Dataset entries ::
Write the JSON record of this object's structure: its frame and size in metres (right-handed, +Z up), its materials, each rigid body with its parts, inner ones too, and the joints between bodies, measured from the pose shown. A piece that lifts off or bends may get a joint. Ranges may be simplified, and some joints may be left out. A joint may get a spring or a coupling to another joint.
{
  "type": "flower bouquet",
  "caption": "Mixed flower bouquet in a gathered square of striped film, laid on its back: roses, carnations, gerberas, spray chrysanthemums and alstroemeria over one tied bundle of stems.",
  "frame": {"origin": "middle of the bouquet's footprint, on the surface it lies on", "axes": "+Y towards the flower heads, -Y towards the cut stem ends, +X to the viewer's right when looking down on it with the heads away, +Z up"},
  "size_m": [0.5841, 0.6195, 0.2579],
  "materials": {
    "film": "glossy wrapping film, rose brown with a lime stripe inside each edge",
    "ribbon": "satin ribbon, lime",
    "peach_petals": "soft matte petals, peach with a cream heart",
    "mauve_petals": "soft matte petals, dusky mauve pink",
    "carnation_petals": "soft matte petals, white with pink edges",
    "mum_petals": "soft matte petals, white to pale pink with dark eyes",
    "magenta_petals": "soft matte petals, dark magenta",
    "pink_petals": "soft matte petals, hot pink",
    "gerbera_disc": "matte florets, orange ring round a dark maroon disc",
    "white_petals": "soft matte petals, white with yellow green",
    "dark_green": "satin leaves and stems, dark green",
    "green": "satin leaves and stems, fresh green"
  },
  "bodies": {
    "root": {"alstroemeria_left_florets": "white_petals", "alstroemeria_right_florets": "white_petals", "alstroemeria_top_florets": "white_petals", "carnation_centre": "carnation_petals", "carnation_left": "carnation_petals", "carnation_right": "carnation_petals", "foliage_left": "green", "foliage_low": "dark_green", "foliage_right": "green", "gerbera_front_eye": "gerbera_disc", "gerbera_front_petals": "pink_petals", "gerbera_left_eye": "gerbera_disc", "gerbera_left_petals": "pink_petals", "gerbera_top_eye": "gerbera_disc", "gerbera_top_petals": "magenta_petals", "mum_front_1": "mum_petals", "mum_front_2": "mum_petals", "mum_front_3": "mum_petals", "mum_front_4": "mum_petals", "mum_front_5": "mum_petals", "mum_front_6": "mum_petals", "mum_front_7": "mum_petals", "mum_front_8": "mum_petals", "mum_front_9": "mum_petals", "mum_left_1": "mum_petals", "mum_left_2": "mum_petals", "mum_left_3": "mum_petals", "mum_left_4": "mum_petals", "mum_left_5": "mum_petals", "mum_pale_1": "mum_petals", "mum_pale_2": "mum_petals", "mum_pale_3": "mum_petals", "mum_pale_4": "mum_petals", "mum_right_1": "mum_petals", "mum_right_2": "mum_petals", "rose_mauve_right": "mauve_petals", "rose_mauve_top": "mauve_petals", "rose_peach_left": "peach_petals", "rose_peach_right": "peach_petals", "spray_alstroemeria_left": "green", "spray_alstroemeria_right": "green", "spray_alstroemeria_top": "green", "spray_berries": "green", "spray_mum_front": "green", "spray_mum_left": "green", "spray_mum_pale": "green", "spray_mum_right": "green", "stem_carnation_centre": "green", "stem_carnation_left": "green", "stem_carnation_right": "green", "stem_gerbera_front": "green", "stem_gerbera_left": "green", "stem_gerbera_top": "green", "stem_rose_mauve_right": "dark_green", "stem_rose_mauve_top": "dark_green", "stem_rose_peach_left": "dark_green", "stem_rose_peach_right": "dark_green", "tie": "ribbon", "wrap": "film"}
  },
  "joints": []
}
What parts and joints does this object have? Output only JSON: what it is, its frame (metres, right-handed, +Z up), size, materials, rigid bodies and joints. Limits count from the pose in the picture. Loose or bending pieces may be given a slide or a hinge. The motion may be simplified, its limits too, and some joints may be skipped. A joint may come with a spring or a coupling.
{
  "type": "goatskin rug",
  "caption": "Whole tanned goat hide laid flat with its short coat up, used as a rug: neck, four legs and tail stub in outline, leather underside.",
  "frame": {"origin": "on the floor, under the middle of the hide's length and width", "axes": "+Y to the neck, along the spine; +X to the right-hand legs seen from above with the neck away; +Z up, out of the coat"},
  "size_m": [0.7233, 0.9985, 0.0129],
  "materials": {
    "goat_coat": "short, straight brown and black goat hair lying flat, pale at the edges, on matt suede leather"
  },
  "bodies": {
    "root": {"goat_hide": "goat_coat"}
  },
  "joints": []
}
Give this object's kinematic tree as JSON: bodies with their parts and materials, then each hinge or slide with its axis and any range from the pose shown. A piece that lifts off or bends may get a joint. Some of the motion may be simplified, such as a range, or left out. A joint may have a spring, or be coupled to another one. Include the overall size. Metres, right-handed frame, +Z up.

Directions :: Write the listing out again, exactly as shown above.

Finished task ::
Write the JSON record of this object's structure: its frame and size in metres (right-handed, +Z up), its materials, each rigid body with its parts, inner ones too, and the joints between bodies, measured from the pose shown. A piece that lifts off or bends may get a joint. Ranges may be simplified, and some joints may be left out. A joint may get a spring or a coupling to another joint.
{
  "type": "flower bouquet",
  "caption": "Mixed flower bouquet in a gathered square of striped film, laid on its back: roses, carnations, gerberas, spray chrysanthemums and alstroemeria over one tied bundle of stems.",
  "frame": {"origin": "middle of the bouquet's footprint, on the surface it lies on", "axes": "+Y towards the flower heads, -Y towards the cut stem ends, +X to the viewer's right when looking down on it with the heads away, +Z up"},
  "size_m": [0.5841, 0.6195, 0.2579],
  "materials": {
    "film": "glossy wrapping film, rose brown with a lime stripe inside each edge",
    "ribbon": "satin ribbon, lime",
    "peach_petals": "soft matte petals, peach with a cream heart",
    "mauve_petals": "soft matte petals, dusky mauve pink",
    "carnation_petals": "soft matte petals, white with pink edges",
    "mum_petals": "soft matte petals, white to pale pink with dark eyes",
    "magenta_petals": "soft matte petals, dark magenta",
    "pink_petals": "soft matte petals, hot pink",
    "gerbera_disc": "matte florets, orange ring round a dark maroon disc",
    "white_petals": "soft matte petals, white with yellow green",
    "dark_green": "satin leaves and stems, dark green",
    "green": "satin leaves and stems, fresh green"
  },
  "bodies": {
    "root": {"alstroemeria_left_florets": "white_petals", "alstroemeria_right_florets": "white_petals", "alstroemeria_top_florets": "white_petals", "carnation_centre": "carnation_petals", "carnation_left": "carnation_petals", "carnation_right": "carnation_petals", "foliage_left": "green", "foliage_low": "dark_green", "foliage_right": "green", "gerbera_front_eye": "gerbera_disc", "gerbera_front_petals": "pink_petals", "gerbera_left_eye": "gerbera_disc", "gerbera_left_petals": "pink_petals", "gerbera_top_eye": "gerbera_disc", "gerbera_top_petals": "magenta_petals", "mum_front_1": "mum_petals", "mum_front_2": "mum_petals", "mum_front_3": "mum_petals", "mum_front_4": "mum_petals", "mum_front_5": "mum_petals", "mum_front_6": "mum_petals", "mum_front_7": "mum_petals", "mum_front_8": "mum_petals", "mum_front_9": "mum_petals", "mum_left_1": "mum_petals", "mum_left_2": "mum_petals", "mum_left_3": "mum_petals", "mum_left_4": "mum_petals", "mum_left_5": "mum_petals", "mum_pale_1": "mum_petals", "mum_pale_2": "mum_petals", "mum_pale_3": "mum_petals", "mum_pale_4": "mum_petals", "mum_right_1": "mum_petals", "mum_right_2": "mum_petals", "rose_mauve_right": "mauve_petals", "rose_mauve_top": "mauve_petals", "rose_peach_left": "peach_petals", "rose_peach_right": "peach_petals", "spray_alstroemeria_left": "green", "spray_alstroemeria_right": "green", "spray_alstroemeria_top": "green", "spray_berries": "green", "spray_mum_front": "green", "spray_mum_left": "green", "spray_mum_pale": "green", "spray_mum_right": "green", "stem_carnation_centre": "green", "stem_carnation_left": "green", "stem_carnation_right": "green", "stem_gerbera_front": "green", "stem_gerbera_left": "green", "stem_gerbera_top": "green", "stem_rose_mauve_right": "dark_green", "stem_rose_mauve_top": "dark_green", "stem_rose_peach_left": "dark_green", "stem_rose_peach_right": "dark_green", "tie": "ribbon", "wrap": "film"}
  },
  "joints": []
}
What parts and joints does this object have? Output only JSON: what it is, its frame (metres, right-handed, +Z up), size, materials, rigid bodies and joints. Limits count from the pose in the picture. Loose or bending pieces may be given a slide or a hinge. The motion may be simplified, its limits too, and some joints may be skipped. A joint may come with a spring or a coupling.
{
  "type": "goatskin rug",
  "caption": "Whole tanned goat hide laid flat with its short coat up, used as a rug: neck, four legs and tail stub in outline, leather underside.",
  "frame": {"origin": "on the floor, under the middle of the hide's length and width", "axes": "+Y to the neck, along the spine; +X to the right-hand legs seen from above with the neck away; +Z up, out of the coat"},
  "size_m": [0.7233, 0.9985, 0.0129],
  "materials": {
    "goat_coat": "short, straight brown and black goat hair lying flat, pale at the edges, on matt suede leather"
  },
  "bodies": {
    "root": {"goat_hide": "goat_coat"}
  },
  "joints": []
}
Give this object's kinematic tree as JSON: bodies with their parts and materials, then each hinge or slide with its axis and any range from the pose shown. A piece that lifts off or bends may get a joint. Some of the motion may be simplified, such as a range, or left out. A joint may have a spring, or be coupled to another one. Include the overall size. Metres, right-handed frame, +Z up.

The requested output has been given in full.